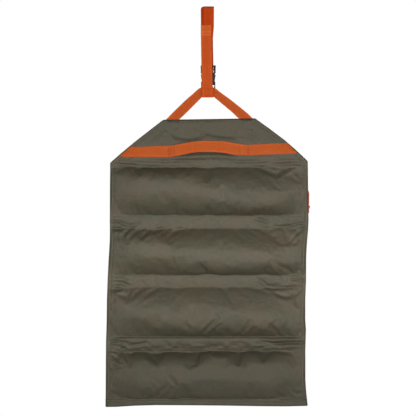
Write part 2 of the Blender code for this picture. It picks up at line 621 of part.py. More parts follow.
def make_zip(n, carrier):
    """Two tapes with a coil along their facing edges; the upper one bends down to the lining."""
    middle = zip_z(n)
    coil_low = LINING_BACK_Y + ZIP_LIFT
    coil_high = coil_low + ZIP_COIL_HEIGHT
    coil_near, coil_far = ZIP_COIL_GAP / 2, ZIP_COIL_GAP / 2 + ZIP_COIL_WIDTH
    tape_low = LINING_BACK_Y + POCKET_EDGE_LIFT + POCKET_WALL + GAP
    tape_high = tape_low + ZIP_TAPE_THICKNESS
    sewn = LINING_BACK_Y + GAP
    coil = [(coil_low, coil_far), (coil_low, coil_near + 0.0004), (coil_low + 0.0006, coil_near),
            (coil_high - 0.0006, coil_near), (coil_high, coil_near + 0.0004), (coil_high, coil_far)]
    lower = coil + [(tape_high, coil_far), (tape_high, ZIP_TAPE_REACH), (tape_low, ZIP_TAPE_REACH), (tape_low, coil_far)]
    bend, flat = SLIDER_WIDTH / 2 + 0.0006, ZIP_TAPE_REACH - 0.0022
    upper = coil + [(tape_high, coil_far), (tape_high, bend + 0.0003), (sewn + ZIP_TAPE_THICKNESS, flat + 0.0003),
                    (sewn + ZIP_TAPE_THICKNESS, ZIP_TAPE_REACH + 0.003), (sewn, ZIP_TAPE_REACH + 0.003),
                    (sewn, flat), (tape_low, bend), (tape_low, coil_far)]
    half = ZIP_LENGTH / 2
    for name, outline, way in (("upper", upper, 1), ("lower", lower, -1)):
        tape = prism([(y, middle + way * reach) for y, reach in outline], -half, half, "X")
        piece(f"zip_{name}_tape_{n + 1}", tape, carrier, BLACK, 0.7)


def bail_place(n):
    """Centre of the slider's bail bar, round which the pull cord turns."""
    coil_high = LINING_BACK_Y + ZIP_LIFT + ZIP_COIL_HEIGHT
    tunnel_floor = coil_high + GAP + SLIDER_PLATE
    return Vector((SLIDER_REST_X, tunnel_floor + GAP * 1.2 + CORD_DIAMETER / 2 + CORD_TURN, zip_z(n)))


def make_slider(n, carrier):
    """Two plates joined by a thin post between the coils, with a bail over the upper plate."""
    coil_low = LINING_BACK_Y + ZIP_LIFT
    plates = [coil_low - GAP - SLIDER_PLATE, coil_low - GAP,
              coil_low + ZIP_COIL_HEIGHT + GAP, coil_low + ZIP_COIL_HEIGHT + GAP + SLIDER_PLATE]
    wide, post = SLIDER_WIDTH / 2, SLIDER_POST / 2
    half_i = [(plates[0], wide), (plates[1], wide), (plates[1], post), (plates[2], post), (plates[2], wide),
              (plates[3], wide)]
    middle = zip_z(n)
    outline = [(y, middle + z) for y, z in half_i] + [(y, middle - z) for y, z in half_i[::-1]]
    low_x = SLIDER_REST_X - SLIDER_LENGTH / 2
    slider = piece(f"slider_{n + 1}", prism(outline, low_x, low_x + SLIDER_LENGTH, "X"), carrier, METAL, 0.4, 0.9)
    bar = bail_place(n)
    inside = CORD_DIAMETER / 2 + 0.0007
    outside = inside + BAIL_BAR
    crown = bar.y + BAIL_BAR / 2
    foot = plates[3] - 0.0004
    bail = [(outside, foot), (outside, crown - 0.0012), (outside - 0.0012, crown),
            (-outside + 0.0012, crown), (-outside, crown - 0.0012), (-outside, foot),
            (-inside, foot), (-inside, crown - BAIL_BAR), (inside, crown - BAIL_BAR), (inside, foot)]
    arch = prism([(bar.x + x, y) for x, y in bail], bar.z - BAIL_DEPTH / 2, bar.z + BAIL_DEPTH / 2, "Z")
    boolean(slider, helper(f"slider_bail_{n + 1}", arch, carrier), "UNION")


def cord_line(n, strand_offset, drop):
    """Points of one strand of pull n: out of the bail, over the pocket's swell, then straight down."""
    bar = bail_place(n)
    # (share of the drop, how far the inner strand stands out from where it leaves the bail)
    falls = ((0.035, 0.0001), (0.12, 0.0010), (0.23, 0.0030), (0.34, 0.0058), (0.46, 0.0083), (0.58, 0.0095),
             (0.70, 0.0098), (0.82, 0.0098), (0.91, 0.0097), (1.0, 0.0095))
    inner_y = bar.y - CORD_TURN
    points = []
    for share, out in falls:
        level = share * CORD_DROP
        if level > drop + 0.0005:
            break
        drift = CORD_SIDE_DRIFT[n] * smooth_step(share / 0.5)
        points.append(Vector((bar.x + drift, inner_y + out + strand_offset, bar.z - level)))
    return points


def make_pull(n, carrier):
    """A cord doubled through the bail and knotted below, its two tails of unlike length."""
    bar = bail_place(n)
    inner = cord_line(n, 0.0, CORD_DROP)
    outer = cord_line(n, STRAND_PITCH, CORD_DROP * SHORT_TAIL)
    over_bar = [bar + Vector((0, -CORD_TURN * math.cos(a), CORD_TURN * math.sin(a)))
                for a in [math.pi * i / 8 for i in range(9)]]
    leaving = bar + Vector((0, CORD_TURN, -0.004))
    points = inner[::-1] + over_bar + [leaving] + [p for p in outer if p.z < bar.z - 0.012]
    curve = bpy.data.curves.new(f"pull_cord_{n + 1}", "CURVE")
    curve.dimensions = "3D"
    curve.bevel_depth = CORD_DIAMETER / 2
    curve.bevel_resolution = 2
    curve.use_fill_caps = True
    curve.render_resolution_u = 0
    spline = curve.splines.new("POLY")
    spline.points.add(len(points) - 1)
    for point, place in zip(spline.points, points):
        point.co = (*(place - Vector(carrier["place"])), 1.0)
    curve.materials.append(material(f"pull_cord_{n + 1}", ORANGE, 0.7))
    cord = bpy.data.objects.new(f"pull_cord_{n + 1}", curve)
    cord.parent = carrier
    bpy.context.collection.objects.link(cord)
    make_knot(n, carrier)


def make_knot(n, carrier):
    """The overhand knot as a bulged ring round both strands."""
    strand = cord_line(n, 0.0, CORD_DROP)
    level = bail_place(n).z - KNOT_DROP
    above = min(strand, key=lambda p: abs(p.z - level))
    middle = Vector((above.x, above.y + STRAND_PITCH / 2, level))
    inside = CORD_DIAMETER / 2 + GAP * 1.6
    bm = bmesh.new()
    loops = []
    # (swell beyond the bore, height as a share of the knot's): down the outside, then up the bore
    for swell, height in ((0.4, 0.5), (0.8, 0.4), (1.0, 0.18), (1.0, -0.18), (0.8, -0.4), (0.4, -0.5),
                          (0.0, -0.5), (0.0, 0.5)):
        loop = []
        for centre_y, start in ((STRAND_PITCH / 2, 0), (-STRAND_PITCH / 2, 180)):
            for x, y in arc((0.0, centre_y), inside + KNOT_SWELL * swell, start, start + 180, 6):
                loop.append(bm.verts.new(middle + Vector((x, y, KNOT_HEIGHT * height))))
        loops.append(loop)
    for a, b in zip(loops, loops[1:] + loops[:1]):
        for i in range(len(a)):
            j = (i + 1) % len(a)
            bm.faces.new([a[i], a[j], b[j], b[i]])
    piece(f"pull_knot_{n + 1}", bm, carrier, ORANGE, 0.7)


def make_row(n, parent):
    """One row with everything sewn to it, hinged on the fold line above it."""
    row = body(f"row_{n + 1}", (0.0, LINING_BACK_Y, row_top(n)), parent)
    make_row_cover(n, row)
    make_row_lining(n, row)
    make_pocket(n, row)
    make_zip(n, row)
    bar = bail_place(n)
    slider = body(f"slider_{n + 1}", (SLIDER_REST_X, bar.y, bar.z), row)
    make_slider(n, slider)
    make_pull(n, body(f"pull_{n + 1}", tuple(bar), slider))
    return row


def main():
    clear_scene()
    header = body("header", (0.0, 0.0, 0.0))
    make_strap(header)
    make_bridle(header)
    make_header(header)
    make_handle(header)
    make_socket(header)
    plug = body("buckle_plug", (BUCKLE_X, BUCKLE_Y, plug_bottom_z()), header)
    root_x = SOCKET_CAVITY_WIDTH / 2 - 0.0025
    prongs = {name: body(name, (BUCKLE_X + side * root_x, BUCKLE_Y, plug_bottom_z()), plug)
              for name, side in (("prong_left", -1), ("prong_right", 1))}
    make_plug(plug, prongs)
    parent = header
    for n in range(len(ROW_HEIGHTS)):
        parent = make_row(n, parent)


main()
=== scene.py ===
"""Looks of the camp kitchen utensil roll: padded olive cloth, orange webbing, zipped pockets behind.

Metres, +Z up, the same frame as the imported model. The padded outer side faces -Y.
"""
import math

import bmesh
import bpy
import numpy as np
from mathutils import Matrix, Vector


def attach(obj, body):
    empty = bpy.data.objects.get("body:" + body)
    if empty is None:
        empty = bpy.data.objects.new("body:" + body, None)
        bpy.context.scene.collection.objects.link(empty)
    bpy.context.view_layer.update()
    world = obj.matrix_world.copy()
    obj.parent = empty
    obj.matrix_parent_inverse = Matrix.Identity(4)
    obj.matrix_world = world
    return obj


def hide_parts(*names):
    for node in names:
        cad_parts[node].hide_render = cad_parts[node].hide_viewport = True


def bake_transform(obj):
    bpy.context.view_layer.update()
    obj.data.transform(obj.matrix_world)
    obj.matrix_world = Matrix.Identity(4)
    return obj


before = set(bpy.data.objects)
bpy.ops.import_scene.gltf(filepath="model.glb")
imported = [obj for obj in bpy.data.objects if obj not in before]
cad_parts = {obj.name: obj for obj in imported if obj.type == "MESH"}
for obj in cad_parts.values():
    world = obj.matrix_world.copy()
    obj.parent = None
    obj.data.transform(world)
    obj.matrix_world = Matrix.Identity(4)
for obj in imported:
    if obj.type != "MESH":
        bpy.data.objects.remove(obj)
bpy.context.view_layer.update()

# The webbing and cloth planes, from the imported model
GAP = 0.0003
PANEL_BACK_Y = -0.0027
LINING_BACK_Y = -0.0016
HEADER_FRONT_Y = -0.0069
ROW_FRONT_Y = -0.0060
STRAP_FRONT_Y = -0.0048
RISER_Y = -0.0067
TAB_Y = -0.0029
BUCKLE_X, BUCKLE_Y = 0.0012, -0.0005
WEBBING = 0.0016
FOLDS = (-0.367, -0.496, -0.634, -0.774)
LOW_EDGE = -0.918
ZIPS = tuple(z - 0.022 for z in FOLDS)
SLIDER_STOP_X = -0.2172
# How far inside the cloth's edge its thread line lies, and how far out the edge is rounded
HEM_LINE = 0.0086
EDGE_ROUND = 0.0017
# How far the sewn lines beside a fold lie from the padding
SEAM_SIDE = 0.0012
# Thread lies on the outer side toward -Y, and on the pocket side toward +Y
OUTWARD = (0.0, -1.0, 0.0)
BACKWARD = (0.0, 1.0, 0.0)

# The cloth's left and right edges as it hangs, a little out of true: (z, left x, right x)
SIDES = (
    (-0.358, -0.2250, 0.2306), (-0.376, -0.2249, 0.2311), (-0.422, -0.2253, 0.2315),
    (-0.457, -0.2255, 0.2319), (-0.491, -0.2257, 0.2326), (-0.514, -0.2255, 0.2315),
    (-0.537, -0.2256, 0.2294), (-0.560, -0.2269, 0.2277), (-0.583, -0.2284, 0.2269),
    (-0.629, -0.2308, 0.2268), (-0.675, -0.2323, 0.2250), (-0.721, -0.2328, 0.2249),
    (-0.744, -0.2335, 0.2265), (-0.767, -0.2343, 0.2259), (-0.790, -0.2346, 0.2252),
    (-0.859, -0.2349, 0.2252), (-0.882, -0.2351, 0.2266), (-0.905, -0.2355, 0.2290),
    (-0.920, -0.2357, 0.2306),
)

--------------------

§ **Prompt**
Emit only the lines from the one containing "make_row_cover(n, row)" through the one containing "obj.matrix_parent_inverse = Matrix.Identity(4)", copied exactly.

§ **Completed exercise**
    make_row_cover(n, row)
    make_row_lining(n, row)
    make_pocket(n, row)
    make_zip(n, row)
    bar = bail_place(n)
    slider = body(f"slider_{n + 1}", (SLIDER_REST_X, bar.y, bar.z), row)
    make_slider(n, slider)
    make_pull(n, body(f"pull_{n + 1}", tuple(bar), slider))
    return row


def main():
    clear_scene()
    header = body("header", (0.0, 0.0, 0.0))
    make_strap(header)
    make_bridle(header)
    make_header(header)
    make_handle(header)
    make_socket(header)
    plug = body("buckle_plug", (BUCKLE_X, BUCKLE_Y, plug_bottom_z()), header)
    root_x = SOCKET_CAVITY_WIDTH / 2 - 0.0025
    prongs = {name: body(name, (BUCKLE_X + side * root_x, BUCKLE_Y, plug_bottom_z()), plug)
              for name, side in (("prong_left", -1), ("prong_right", 1))}
    make_plug(plug, prongs)
    parent = header
    for n in range(len(ROW_HEIGHTS)):
        parent = make_row(n, parent)


main()
=== scene.py ===
"""Looks of the camp kitchen utensil roll: padded olive cloth, orange webbing, zipped pockets behind.

Metres, +Z up, the same frame as the imported model. The padded outer side faces -Y.
"""
import math

import bmesh
import bpy
import numpy as np
from mathutils import Matrix, Vector


def attach(obj, body):
    empty = bpy.data.objects.get("body:" + body)
    if empty is None:
        empty = bpy.data.objects.new("body:" + body, None)
        bpy.context.scene.collection.objects.link(empty)
    bpy.context.view_layer.update()
    world = obj.matrix_world.copy()
    obj.parent = empty
    obj.matrix_parent_inverse = Matrix.Identity(4)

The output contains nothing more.